YOUR GOAL — Print the full listing exactly.

▼

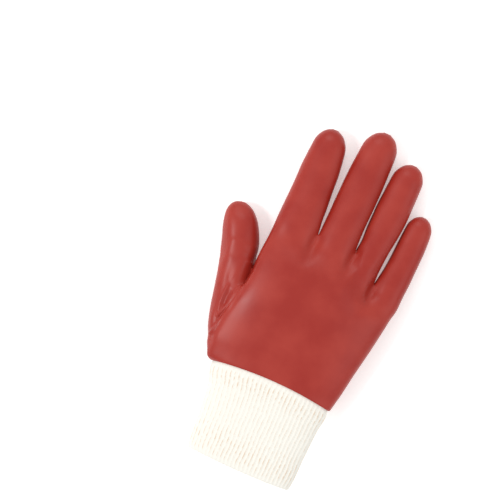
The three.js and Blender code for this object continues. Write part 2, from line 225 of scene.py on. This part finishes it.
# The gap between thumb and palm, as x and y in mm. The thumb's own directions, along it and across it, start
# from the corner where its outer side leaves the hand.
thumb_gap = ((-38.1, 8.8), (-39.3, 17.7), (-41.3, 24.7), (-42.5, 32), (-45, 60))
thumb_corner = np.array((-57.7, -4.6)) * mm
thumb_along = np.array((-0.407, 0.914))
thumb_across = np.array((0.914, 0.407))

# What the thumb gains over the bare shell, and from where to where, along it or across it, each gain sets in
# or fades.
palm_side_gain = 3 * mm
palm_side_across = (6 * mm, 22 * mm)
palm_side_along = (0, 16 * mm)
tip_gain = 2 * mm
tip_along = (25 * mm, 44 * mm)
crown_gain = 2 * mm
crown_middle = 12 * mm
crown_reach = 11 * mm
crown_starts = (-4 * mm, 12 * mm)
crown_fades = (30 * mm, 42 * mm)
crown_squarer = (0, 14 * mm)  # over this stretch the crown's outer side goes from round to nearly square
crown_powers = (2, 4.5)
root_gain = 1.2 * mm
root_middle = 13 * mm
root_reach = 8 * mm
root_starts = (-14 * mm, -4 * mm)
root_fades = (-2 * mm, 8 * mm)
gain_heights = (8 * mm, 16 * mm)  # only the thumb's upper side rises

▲

RESULT FOR THIS EXERCISE —
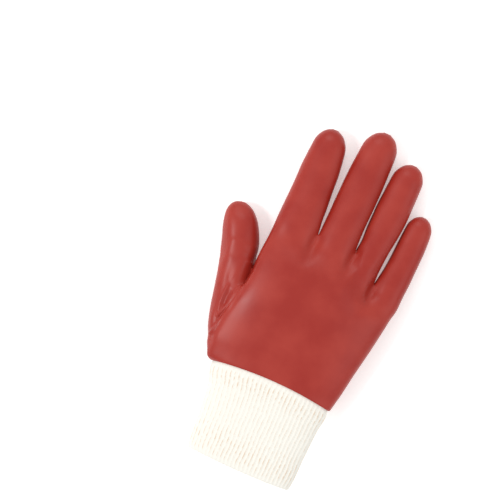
The three.js and Blender code for this object continues. Write part 2, from line 225 of scene.py on. This part finishes it.
# The gap between thumb and palm, as x and y in mm. The thumb's own directions, along it and across it, start
# from the corner where its outer side leaves the hand.
thumb_gap = ((-38.1, 8.8), (-39.3, 17.7), (-41.3, 24.7), (-42.5, 32), (-45, 60))
thumb_corner = np.array((-57.7, -4.6)) * mm
thumb_along = np.array((-0.407, 0.914))
thumb_across = np.array((0.914, 0.407))

# What the thumb gains over the bare shell, and from where to where, along it or across it, each gain sets in
# or fades.
palm_side_gain = 3 * mm
palm_side_across = (6 * mm, 22 * mm)
palm_side_along = (0, 16 * mm)
tip_gain = 2 * mm
tip_along = (25 * mm, 44 * mm)
crown_gain = 2 * mm
crown_middle = 12 * mm
crown_reach = 11 * mm
crown_starts = (-4 * mm, 12 * mm)
crown_fades = (30 * mm, 42 * mm)
crown_squarer = (0, 14 * mm)  # over this stretch the crown's outer side goes from round to nearly square
crown_powers = (2, 4.5)
root_gain = 1.2 * mm
root_middle = 13 * mm
root_reach = 8 * mm
root_starts = (-14 * mm, -4 * mm)
root_fades = (-2 * mm, 8 * mm)
gain_heights = (8 * mm, 16 * mm)  # only the thumb's upper side rises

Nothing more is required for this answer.